A QR code has become a fast favorite for brands and companies who are looking to step into mobile marketing and use a technique that is quick, versatile, and extremely inexpensive.

For the companies, these barcodes are great, except that they’re not using them right.

A new eMarketer study called “QR Codes: Marketers Keep Hitting Go, but Consumer Adoption Still Slow”, it shows that the percentage of consumers is increasing, but not as fast as it could. From 2011 to 2014, according to the report, the number of consumers that have scanned a QR code will rise from 25 to 27 percent. This will mean that almost 38.6 million adults will have used one.

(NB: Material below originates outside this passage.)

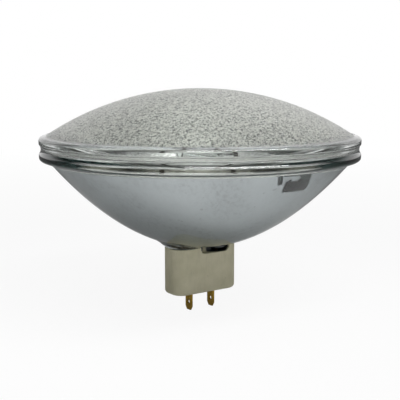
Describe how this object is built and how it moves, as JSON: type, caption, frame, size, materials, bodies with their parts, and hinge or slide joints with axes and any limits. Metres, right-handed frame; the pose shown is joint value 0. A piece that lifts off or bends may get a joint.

When consumers scan a QR code, they want to receive something in return.

All too many brands are simply directing users to a regular mobile website when a QR code has been scanned. The study indicated that this is not what consumers are seeking when they take out their smartphones. Instead, they’re looking for opportunities for savings, offers, discounts, deals. What brands are offering is information.

Unfortunately, this means that once many people have scanned a barcode and have been disappointed, they don’t go back to doing it again, said the study. A statement made by the company that conducted the research said that until the time comes that marketers step away from using the codes to push content at consumers and give them what they want, instead, those smartphone users will continue to avoid giving it a second try.

If the use of the QR code by mobile marketers is to be in any way successful, it needs to avoid that circumstance like the plague. Smartphone penetration is predicted to grow exceptionally rapidly (from 43.9 percent in 2011, to 58.3 percent in 2014). This creates a phenomenal opportunity for the use of these barcodes to explode alongside. That is, as long as it isn’t ruined before it gets off the ground.

Another study, performed by Mobio, an international mobile marketing and payments company, found that 60 percent of the smartphone users in North America who had scanned a QR code in 2011’s third quarter, never repeated the action after that first time. This trend will be reversed only if brands and companies start listening to consumers and giving them what they want.